8. But then, just when you're getting aggravated by all the hermetic enclosure, Fincher disarms you with a quick, beautiful detail that he refuses to vulgarize with a close-up, as when Eduardo and Mark repair to Mark's suite to have the conversation that eventually gets torqued by Eduardo's discovery of the Cease and Desist letter. You learn a lot about these guys from their reactions to that letter and from their responses to each other's reactions. But you learn just as much when they walk into the room, Eduardo reflexively grabs two beers out of Mark's fridge, then Mark grabs his own. Mark never notices that his friend's automatic impulse was to grab something for both of them. Eduardo does notice, right as he's about to pass one bottle to Mark. Andrew Garfield, who gives such a good performance, shows us a split second of Eduardo's feelings being hurt by the fact that his best friend is not only someone who doesn't notice him, but someone who does not in any way expect to be taken care of. Eduardo clearly craves a form of friendship that involves at least some mutual solicitude. Judging from Garfield's face, he takes this silent moment harder than the ones where he gives Mark tricky information ("I just got punched by the Phoenix!"), and Mark responds with something both congratulatory and withering ("It probably is a diversity thing"). Eduardo already has his guard up for that. It hurts more when his guard is down, which is certainly proven again in the last act. I love Fincher when he allows himself the kind of soft touch necessary for these muted but rich details of performance.

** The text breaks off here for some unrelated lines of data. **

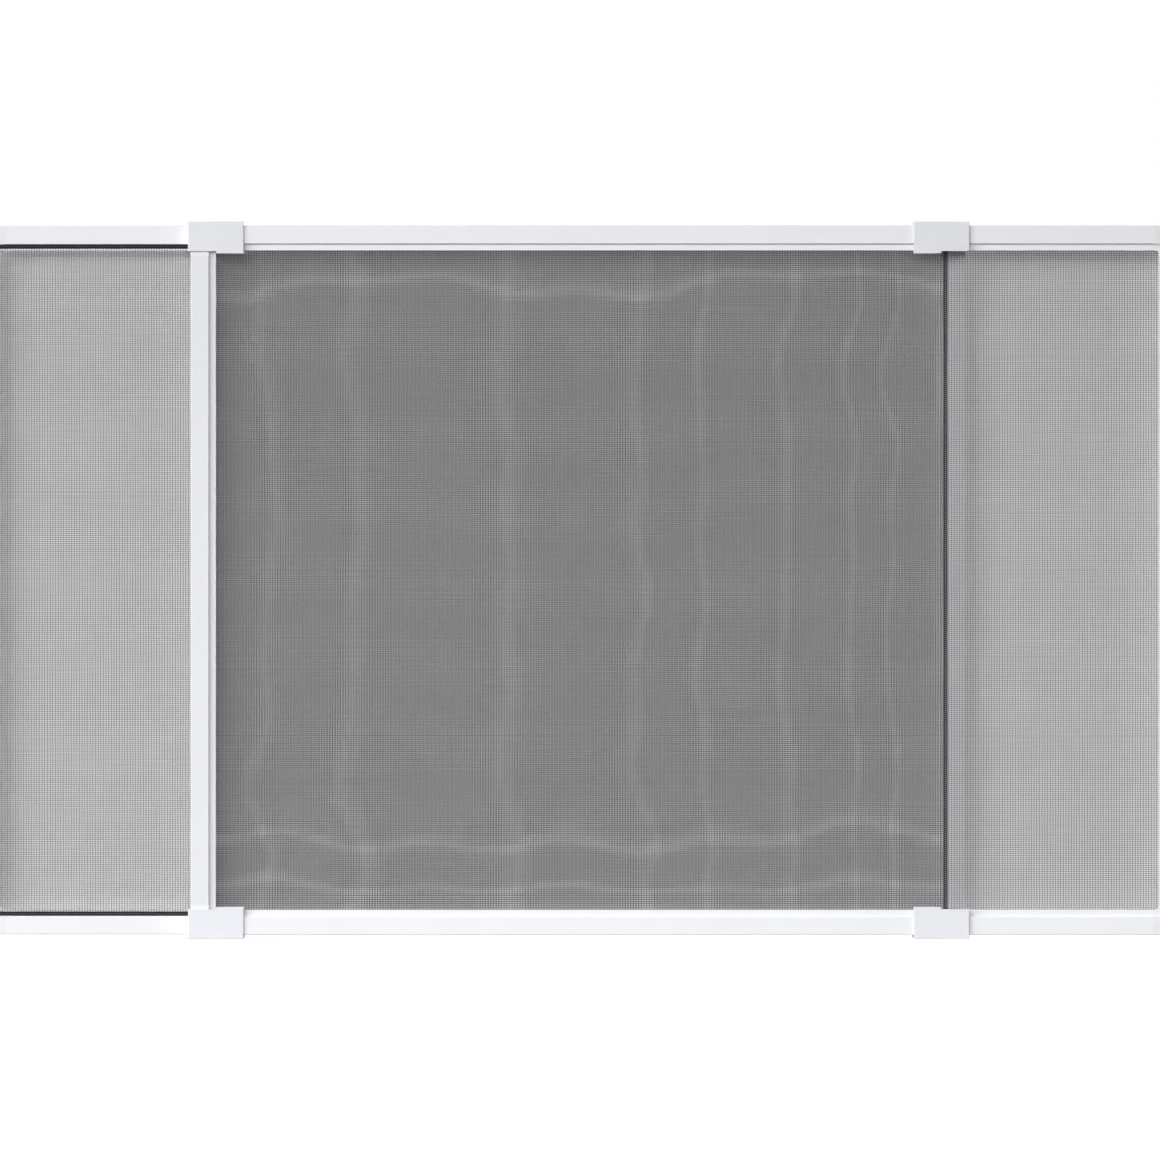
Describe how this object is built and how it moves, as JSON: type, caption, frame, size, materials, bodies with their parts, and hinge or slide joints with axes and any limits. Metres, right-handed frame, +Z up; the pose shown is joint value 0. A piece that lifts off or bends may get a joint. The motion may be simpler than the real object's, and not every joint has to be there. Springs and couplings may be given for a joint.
{
  "type": "window screen frame",
  "caption": "Extendable insect screen for a window: white framed mesh panels that slide past each other on plastic clips, with rubber spline round the mesh.",
  "frame": {"origin": "middle of the assembly's foot at rest, on the level of the lower clips' undersides", "axes": "+X along the width and the slide, +Z up, -Y towards the side that shows the front panel's flat face"},
  "size_m": [0.853, 0.0214, 0.5052],
  "materials": {
    "white_profile": "white powder coat",
    "corner_plastic": "moulded white",
    "clip_plastic": "moulded white",
    "black_spline": "matt black",
    "grey_mesh": "woven coated thread"
  },
  "bodies": {
    "back_panel": {"back_top_rail": "white_profile", "back_bottom_rail": "white_profile", "back_left_stile": "white_profile", "back_right_stile": "white_profile", "back_corner_top_left": "corner_plastic", "back_corner_top_right": "corner_plastic", "back_corner_bottom_left": "corner_plastic", "back_corner_bottom_right": "corner_plastic", "back_spline": "black_spline", "back_mesh": "grey_mesh", "clip_top_right": "clip_plastic", "clip_bottom_right": "clip_plastic"},
    "front_panel": {"front_top_rail": "white_profile", "front_bottom_rail": "white_profile", "front_left_stile": "white_profile", "front_right_stile": "white_profile", "front_corner_top_left": "corner_plastic", "front_corner_top_right": "corner_plastic", "front_corner_bottom_left": "corner_plastic", "front_corner_bottom_right": "corner_plastic", "front_spline": "black_spline", "front_mesh": "grey_mesh", "clip_top_left": "clip_plastic", "clip_bottom_left": "clip_plastic"}
  },
  "joints": [
    {"name": "front_panel_slide", "type": "slide", "parent": "back_panel", "child": "front_panel", "axis": [1, 0, 0], "range_m": [-0.153, 0.472]}
  ]
}
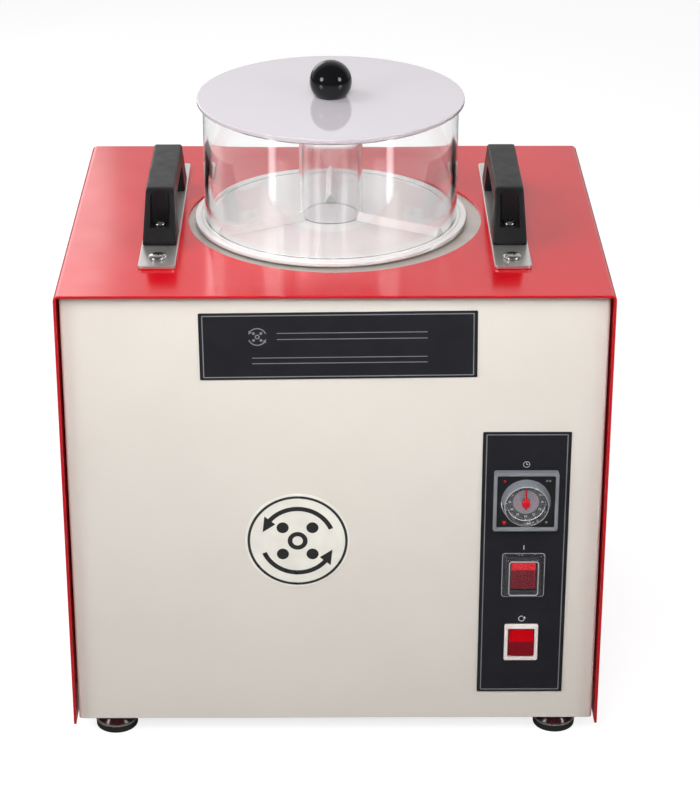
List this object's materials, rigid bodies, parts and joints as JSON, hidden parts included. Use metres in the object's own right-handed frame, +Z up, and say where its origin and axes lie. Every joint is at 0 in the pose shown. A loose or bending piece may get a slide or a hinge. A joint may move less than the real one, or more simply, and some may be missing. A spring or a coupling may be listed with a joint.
{
  "type": "magnetic polishing machine",
  "caption": "Countertop magnetic tumbler: sheet-metal box with a lift-out clear bowl over a spinning magnet disc, lid with ball knob, two grips, timer and rocker switches.",
  "frame": {"origin": "on the surface the feet stand on, under the middle of the casing", "axes": "+Z up, -Y the front with the controls, +X to the right seen from the front"},
  "size_m": [0.404, 0.3304, 0.4958],
  "materials": {
    "red_paint": "gloss enamel over sheet steel",
    "cream_paint": "fine-textured satin powder coat",
    "stainless": "brushed stainless sheet",
    "screw_steel": "bright plated steel",
    "rubber": "moulded black rubber with a dark glossy cone",
    "black_plastic": "fine-grained moulded nylon",
    "black_gloss": "polished phenolic ball",
    "clear_acrylic": "clear polished acrylic",
    "opal_acrylic": "polished milky acrylic sheet",
    "white_plastic": "turned white acetal",
    "printed_plate": "printed film plate with a fine silver border",
    "badge_print": null,
    "red_plastic": "translucent red lens plastic",
    "motor_grey": "grey machine paint",
    "aluminium": "machined aluminium",
    "magnet_nickel": "nickel-plated magnet"
  },
  "bodies": {
    "root": {"cover": "red_paint", "front_panel": "cream_paint", "rear_panel": "cream_paint", "base_plate": "cream_paint", "deck_plate": "stainless", "foot_front_left": "rubber", "foot_front_right": "rubber", "foot_rear_left": "rubber", "foot_rear_right": "rubber", "cover_screw_left_front": "screw_steel", "cover_screw_left_rear": "screw_steel", "cover_screw_right_front": "screw_steel", "cover_screw_right_rear": "screw_steel", "grip_plate_left": "stainless", "grip_plate_right": "stainless", "grip_left": "black_plastic", "grip_right": "black_plastic", "plate_screw_left_front": "screw_steel", "plate_screw_left_rear": "screw_steel", "plate_screw_right_front": "screw_steel", "plate_screw_right_rear": "screw_steel", "grip_screw_left_front": "screw_steel", "grip_screw_left_rear": "screw_steel", "grip_screw_right_front": "screw_steel", "grip_screw_right_rear": "screw_steel", "nameplate": "printed_plate", "control_plate": "printed_plate", "badge": "badge_print", "timer_case": "black_plastic", "on_switch_case": "black_plastic", "on_switch_boot": "clear_acrylic", "restart_switch_case": "white_plastic", "motor_stand": "motor_grey", "motor_body": "motor_grey", "run_capacitor": "aluminium", "fan_frame": "black_plastic", "fan_guard": "screw_steel", "power_inlet": "black_plastic", "fuse_holder": "black_plastic"},
    "bowl": {"bowl_base": "white_plastic", "bowl_wall": "clear_acrylic", "centre_tube": "clear_acrylic", "mixing_ridge_1": "white_plastic", "mixing_ridge_2": "white_plastic", "mixing_ridge_3": "white_plastic"},
    "lid": {"lid": "opal_acrylic", "lid_ring": "clear_acrylic", "knob_ball": "black_gloss"},
    "timer_dial": {"timer_dial": "clear_acrylic", "timer_pointer": "red_plastic"},
    "on_rocker": {"on_switch_rocker": "red_plastic"},
    "restart_rocker": {"restart_switch_rocker": "red_plastic"},
    "rotor": {"rotor_disc": "aluminium", "motor_shaft": "screw_steel", "magnet_1": "magnet_nickel", "magnet_2": "magnet_nickel", "magnet_3": "magnet_nickel", "magnet_4": "magnet_nickel"},
    "fan": {"fan_impeller": "black_plastic"}
  },
  "joints": [
    {"name": "bowl_lift", "type": "slide", "parent": "root", "child": "bowl", "axis": [0, 0, 1], "range_m": [0, 0.14]},
    {"name": "lid_lift", "type": "slide", "parent": "bowl", "child": "lid", "axis": [0, 0, 1], "range_m": [0, 0.12]},
    {"name": "timer_dial_turn", "type": "hinge", "parent": "root", "child": "timer_dial", "pos_m": [0.1403, -0.1562, 0.2052], "axis": [0, 1, 0], "range_deg": [0, 300]},
    {"name": "on_rocker_tilt", "type": "hinge", "parent": "root", "child": "on_rocker", "pos_m": [0.1403, -0.1497, 0.142], "axis": [1, 0, 0], "range_deg": [0, 12]},
    {"name": "restart_rocker_tilt", "type": "hinge", "parent": "root", "child": "restart_rocker", "pos_m": [0.1403, -0.1497, 0.084], "axis": [1, 0, 0], "range_deg": [0, 12], "stiffness_Nm_per_rad": 0.12},
    {"name": "rotor_spin", "type": "hinge", "parent": "root", "child": "rotor", "pos_m": [0, -0.004, 0.355], "axis": [0, 0, 1], "continuous": true},
    {"name": "fan_spin", "type": "hinge", "parent": "root", "child": "fan", "pos_m": [-0.09, 0.138, 0.25], "axis": [0, 1, 0], "continuous": true}
  ]
}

9. In a strange way, The Social Network is entirely suffused with conflict and seems not to have much of it. In the two tracks of legal deposition, it's kind of remarkable how rarely the various plaintiffs and defendants are actually disagreeing about facts, and how the outcome of the film-long litigations is deferred to postscript captions. The structure and premise of the case is bitterly contestatory, but there's a lot more aching than shouting in The Social Network. The Winklevosses and Narendra look like they'll need a while to recover from the fact that "Connect U" obviously was junior varsity compared to what Zuckerberg concocted from their rudimentary ingredients. They look shell-shocked by the fact that they hadn't even seen all the way to the bottom of the glass they poured for themselves (as Zuckerberg did, almost instantly). Eduardo and Mark look like they're in a divorce hearing, the kind where there's anger, but heartbreak wrapped around all of the anger, despite how Eduardo's Piglet-ish self-effacements and Zuckerberg's porcupiney semi-autism make it hard to associate either of them with a melodramatic word like "heartbreak." Even the big High Noon climax is between Eduardo and Sean, who never got along anyway, not Eduardo and Markthough Garfield lifting Eisenberg's laptop to smash it on the desk is a surprisingly dismaying image of aggression. All the major characters seem palpably wounded by what has happened, in ways that are rarely if ever the subject of their voiced regrets, even though the film is full of voiced regrets. You never hear: I never took my talents for granted, but I thought they stretched further than they do. I should never have stayed friends with someone who doesn't know how to have a friend. I, as much as Sean, was too hard on Eduardo. I've had the biggest idea I'll ever have, maybe bigger than anyone will ever have, and I'll never stop being asked to apologize for it.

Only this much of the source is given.